* _Supplied information_
-=-=-
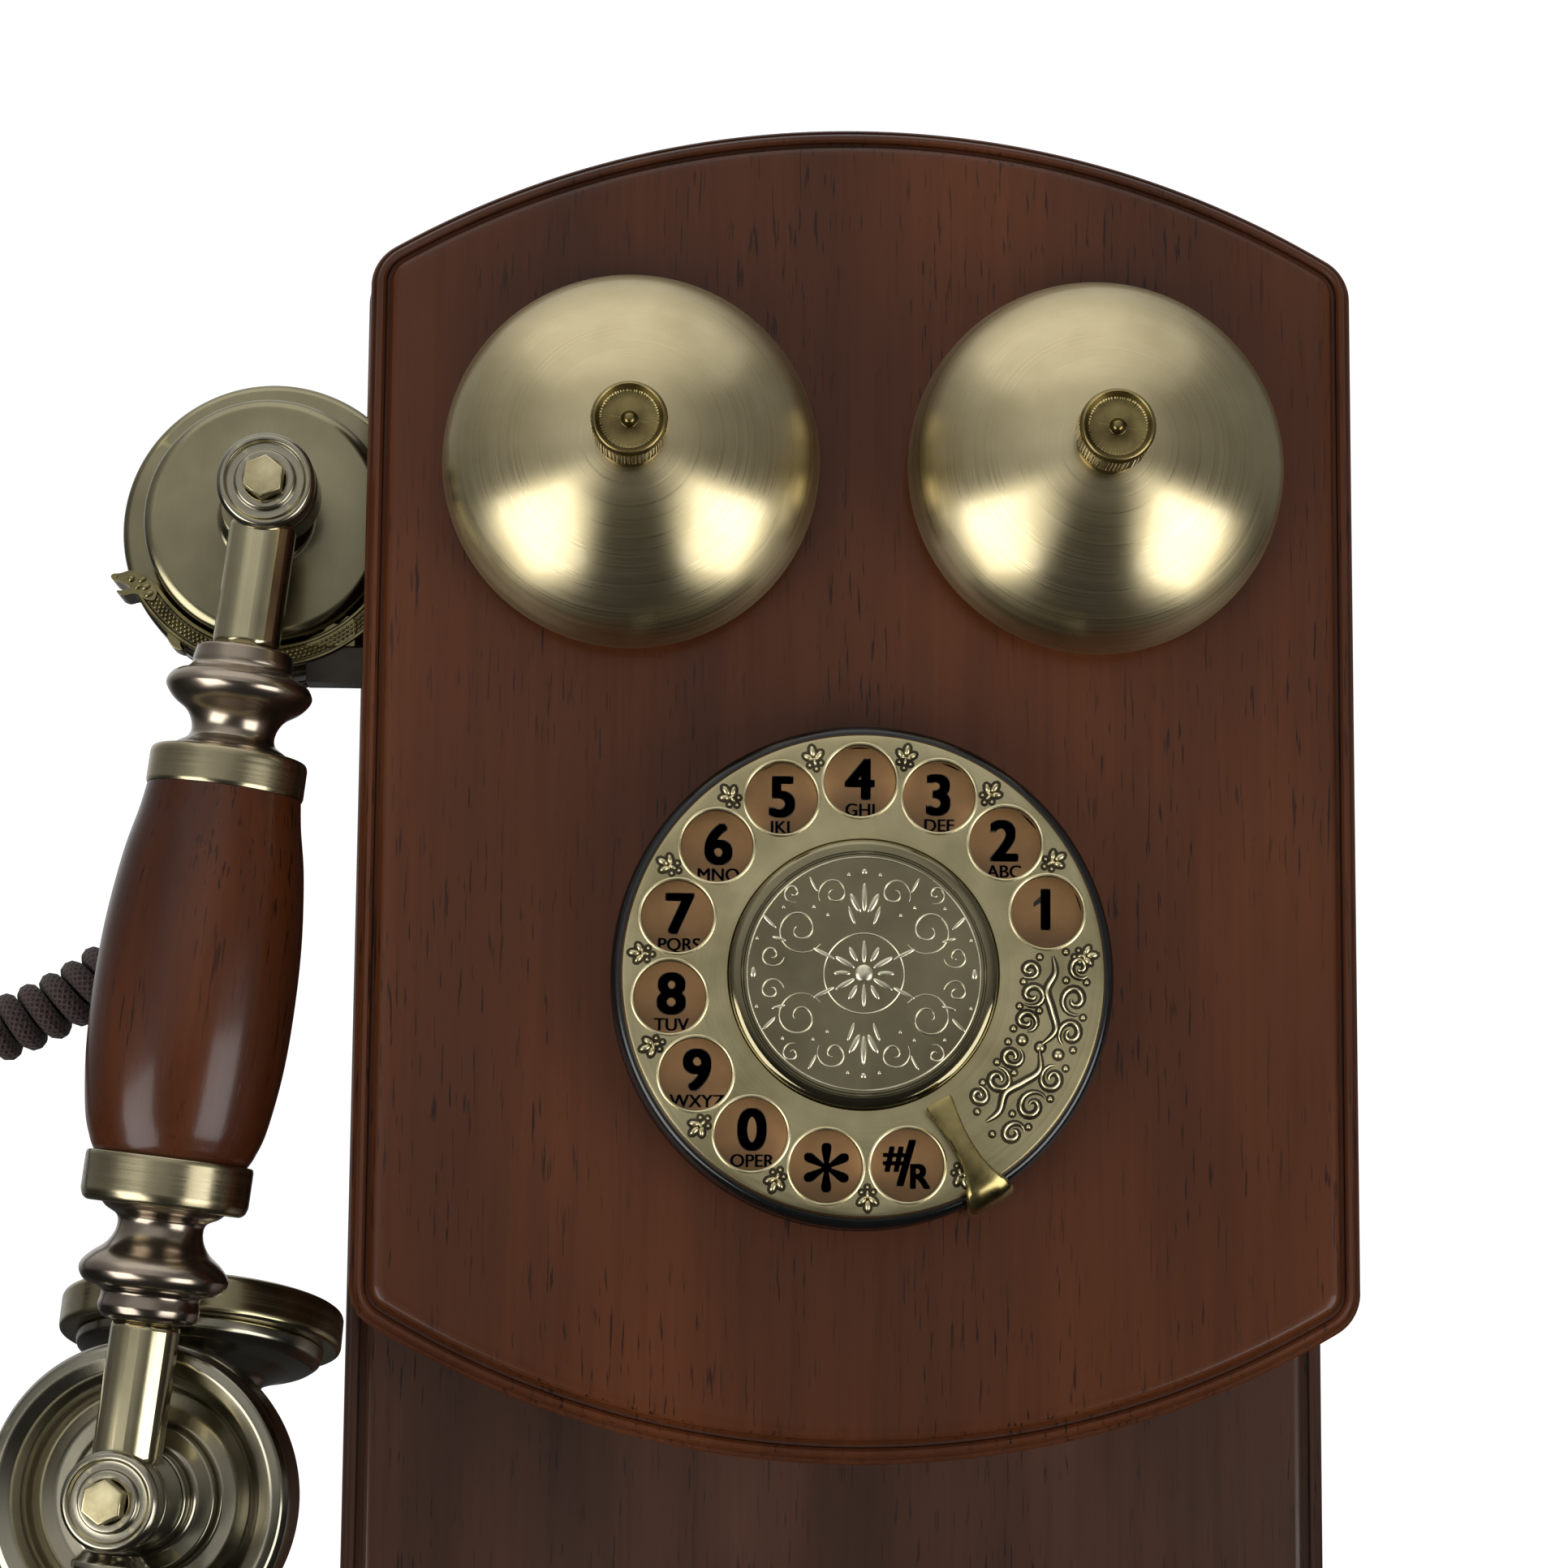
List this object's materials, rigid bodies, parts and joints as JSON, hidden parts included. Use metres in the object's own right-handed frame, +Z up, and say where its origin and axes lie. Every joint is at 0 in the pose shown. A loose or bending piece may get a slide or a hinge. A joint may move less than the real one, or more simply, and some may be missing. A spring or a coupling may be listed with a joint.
{
  "type": "rotary telephone",
  "caption": "Wall telephone: arched wooden case with gong bells and a finger-wheel dial, a handset hanging on a hook at its left side, and a curled cord.",
  "frame": {"origin": "the wall plane (back face of the back board), straight behind the dial's axis", "axes": "+Z up; the front faces -Y, so +Y points into the wall; +X is to the right seen from the front"},
  "size_m": [0.3054, 0.1302, 0.3399],
  "materials": {
    "case_wood": "satin lacquer",
    "board_wood": "satin lacquer",
    "panel_wood": "semi-gloss lacquer",
    "grip_wood": "gloss lacquer",
    "bell_brass": "brushed, lacquered",
    "steel": "plain",
    "dial_brass": "antiqued, satin",
    "hammer_brass": "turned",
    "copper_coil": "enamelled winding",
    "ring_black": "gloss",
    "number_card": "satin",
    "black_plastic": "matte",
    "circuit": "satin",
    "cord_fabric": "braided",
    "handset_bronze": "dark antiqued, polished",
    "cradle_brass": "antiqued relief"
  },
  "bodies": {
    "case": {"back_board": "board_wood", "hanger_plates": "steel", "case_left_side": "case_wood", "case_right_side": "case_wood", "case_top": "case_wood", "case_bottom": "case_wood", "front_panel": "panel_wood", "left_bell": "bell_brass", "right_bell": "bell_brass", "bell_posts": "steel", "bell_nuts": "bell_brass", "ringer_coils": "copper_coil", "ringer_cores": "steel", "ringer_frame": "steel", "hammer_bracket": "steel", "dial_base_ring": "ring_black", "number_plate": "number_card", "finger_stop": "dial_brass", "dial_plate": "steel", "dial_bridge": "steel", "dial_pillars": "steel", "spring_barrel": "hammer_brass", "governor_housing": "black_plastic", "pulse_contacts": "black_plastic", "hook_pin": "steel", "hook_bracket": "steel", "hook_switch": "black_plastic", "circuit_board": "circuit", "circuit_standoffs": "black_plastic", "line_jack": "black_plastic", "cord_gland": "black_plastic", "handset_cord": "cord_fabric"},
    "dial": {"finger_wheel": "dial_brass", "centre_disc": "dial_brass", "dial_shaft": "steel", "main_gear": "hammer_brass", "pulse_cam": "black_plastic"},
    "governor": {"governor_rotor": "hammer_brass"},
    "hammer": {"hammer_arm": "steel", "hammer_heads": "hammer_brass", "ringer_shaft": "steel", "ringer_armature": "steel"},
    "hook": {"hook_lever": "steel", "cradle_band": "cradle_brass"},
    "plunger": {"switch_plunger": "black_plastic"},
    "handset": {"handset_grip": "grip_wood", "handset_ferrule_up": "handset_bronze", "handset_ferrule_down": "handset_bronze", "handset_rod": "steel", "receiver_arm": "handset_bronze", "transmitter_arm": "handset_bronze", "handset_bolts": "handset_bronze", "receiver_cup_shell": "handset_bronze", "receiver_cup_cap": "handset_bronze", "receiver_capsule": "black_plastic", "transmitter_drum": "handset_bronze", "mouthpiece_horn": "handset_bronze", "mouthpiece_flange": "handset_bronze", "mouthpiece_grille": "handset_bronze", "strain_relief": "black_plastic"}
  },
  "joints": [
    {"name": "dial_turn", "type": "hinge", "parent": "case", "child": "dial", "pos_m": [0, -0.09, 0], "axis": [0, 1, 0], "range_deg": [0, 338], "stiffness_Nm_per_rad": 0.01, "springref_deg": -28.65},
    {"name": "governor_spin", "type": "hinge", "parent": "case", "child": "governor", "pos_m": [-0.01973, -0.065, -0.01973], "axis": [0, 1, 0], "range_deg": [-2260, 0]},
    {"name": "hammer_rock", "type": "hinge", "parent": "case", "child": "hammer", "pos_m": [0, -0.06, 0.058], "axis": [0, 1, 0], "range_deg": [-2.4, 2.4], "stiffness_Nm_per_rad": 0.02},
    {"name": "handset_lift", "type": "slide", "parent": "case", "child": "handset", "axis": [0, 0, 1], "range_m": [0, 0.045]},
    {"name": "hook_rise", "type": "hinge", "parent": "case", "child": "hook", "pos_m": [-0.056, -0.058, 0.0575], "axis": [0, 1, 0], "range_deg": [0, 6]},
    {"name": "switch_travel", "type": "slide", "parent": "case", "child": "plunger", "axis": [0, 0, 1], "range_m": [-0.0015, 0]}
  ],
  "couplings": [
    {"joint": "governor_spin", "follows": "dial_turn", "ratio": -6.6667},
    {"joint": "hook_rise", "follows": "handset_lift", "rad_per_m": 2.3},
    {"joint": "switch_travel", "follows": "handset_lift", "ratio": -0.03}
  ]
}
-=-=-
* _Your objective_
Print all the data exactly.

* _Answer in full_
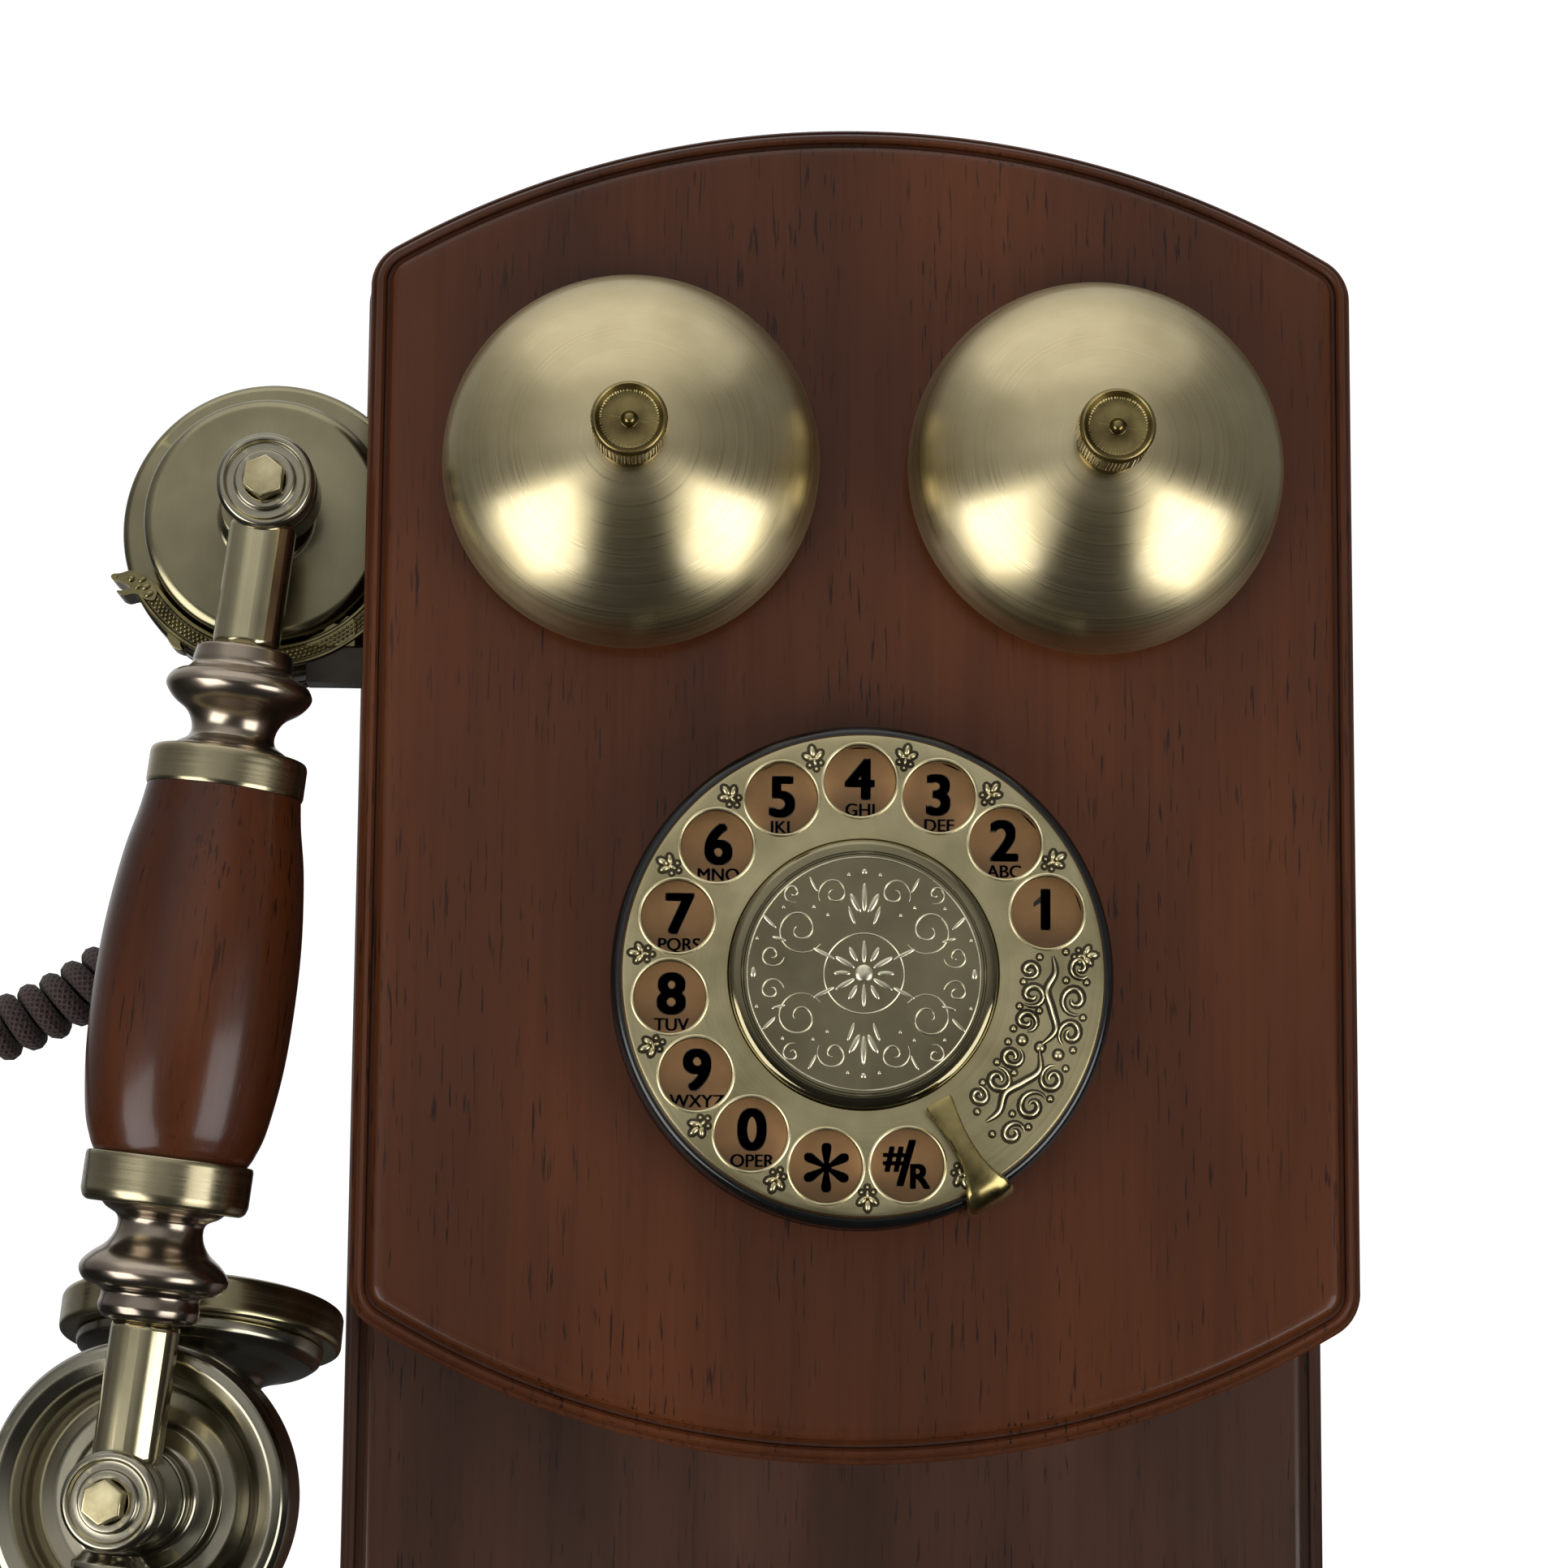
List this object's materials, rigid bodies, parts and joints as JSON, hidden parts included. Use metres in the object's own right-handed frame, +Z up, and say where its origin and axes lie. Every joint is at 0 in the pose shown. A loose or bending piece may get a slide or a hinge. A joint may move less than the real one, or more simply, and some may be missing. A spring or a coupling may be listed with a joint.
{
  "type": "rotary telephone",
  "caption": "Wall telephone: arched wooden case with gong bells and a finger-wheel dial, a handset hanging on a hook at its left side, and a curled cord.",
  "frame": {"origin": "the wall plane (back face of the back board), straight behind the dial's axis", "axes": "+Z up; the front faces -Y, so +Y points into the wall; +X is to the right seen from the front"},
  "size_m": [0.3054, 0.1302, 0.3399],
  "materials": {
    "case_wood": "satin lacquer",
    "board_wood": "satin lacquer",
    "panel_wood": "semi-gloss lacquer",
    "grip_wood": "gloss lacquer",
    "bell_brass": "brushed, lacquered",
    "steel": "plain",
    "dial_brass": "antiqued, satin",
    "hammer_brass": "turned",
    "copper_coil": "enamelled winding",
    "ring_black": "gloss",
    "number_card": "satin",
    "black_plastic": "matte",
    "circuit": "satin",
    "cord_fabric": "braided",
    "handset_bronze": "dark antiqued, polished",
    "cradle_brass": "antiqued relief"
  },
  "bodies": {
    "case": {"back_board": "board_wood", "hanger_plates": "steel", "case_left_side": "case_wood", "case_right_side": "case_wood", "case_top": "case_wood", "case_bottom": "case_wood", "front_panel": "panel_wood", "left_bell": "bell_brass", "right_bell": "bell_brass", "bell_posts": "steel", "bell_nuts": "bell_brass", "ringer_coils": "copper_coil", "ringer_cores": "steel", "ringer_frame": "steel", "hammer_bracket": "steel", "dial_base_ring": "ring_black", "number_plate": "number_card", "finger_stop": "dial_brass", "dial_plate": "steel", "dial_bridge": "steel", "dial_pillars": "steel", "spring_barrel": "hammer_brass", "governor_housing": "black_plastic", "pulse_contacts": "black_plastic", "hook_pin": "steel", "hook_bracket": "steel", "hook_switch": "black_plastic", "circuit_board": "circuit", "circuit_standoffs": "black_plastic", "line_jack": "black_plastic", "cord_gland": "black_plastic", "handset_cord": "cord_fabric"},
    "dial": {"finger_wheel": "dial_brass", "centre_disc": "dial_brass", "dial_shaft": "steel", "main_gear": "hammer_brass", "pulse_cam": "black_plastic"},
    "governor": {"governor_rotor": "hammer_brass"},
    "hammer": {"hammer_arm": "steel", "hammer_heads": "hammer_brass", "ringer_shaft": "steel", "ringer_armature": "steel"},
    "hook": {"hook_lever": "steel", "cradle_band": "cradle_brass"},
    "plunger": {"switch_plunger": "black_plastic"},
    "handset": {"handset_grip": "grip_wood", "handset_ferrule_up": "handset_bronze", "handset_ferrule_down": "handset_bronze", "handset_rod": "steel", "receiver_arm": "handset_bronze", "transmitter_arm": "handset_bronze", "handset_bolts": "handset_bronze", "receiver_cup_shell": "handset_bronze", "receiver_cup_cap": "handset_bronze", "receiver_capsule": "black_plastic", "transmitter_drum": "handset_bronze", "mouthpiece_horn": "handset_bronze", "mouthpiece_flange": "handset_bronze", "mouthpiece_grille": "handset_bronze", "strain_relief": "black_plastic"}
  },
  "joints": [
    {"name": "dial_turn", "type": "hinge", "parent": "case", "child": "dial", "pos_m": [0, -0.09, 0], "axis": [0, 1, 0], "range_deg": [0, 338], "stiffness_Nm_per_rad": 0.01, "springref_deg": -28.65},
    {"name": "governor_spin", "type": "hinge", "parent": "case", "child": "governor", "pos_m": [-0.01973, -0.065, -0.01973], "axis": [0, 1, 0], "range_deg": [-2260, 0]},
    {"name": "hammer_rock", "type": "hinge", "parent": "case", "child": "hammer", "pos_m": [0, -0.06, 0.058], "axis": [0, 1, 0], "range_deg": [-2.4, 2.4], "stiffness_Nm_per_rad": 0.02},
    {"name": "handset_lift", "type": "slide", "parent": "case", "child": "handset", "axis": [0, 0, 1], "range_m": [0, 0.045]},
    {"name": "hook_rise", "type": "hinge", "parent": "case", "child": "hook", "pos_m": [-0.056, -0.058, 0.0575], "axis": [0, 1, 0], "range_deg": [0, 6]},
    {"name": "switch_travel", "type": "slide", "parent": "case", "child": "plunger", "axis": [0, 0, 1], "range_m": [-0.0015, 0]}
  ],
  "couplings": [
    {"joint": "governor_spin", "follows": "dial_turn", "ratio": -6.6667},
    {"joint": "hook_rise", "follows": "handset_lift", "rad_per_m": 2.3},
    {"joint": "switch_travel", "follows": "handset_lift", "ratio": -0.03}
  ]
}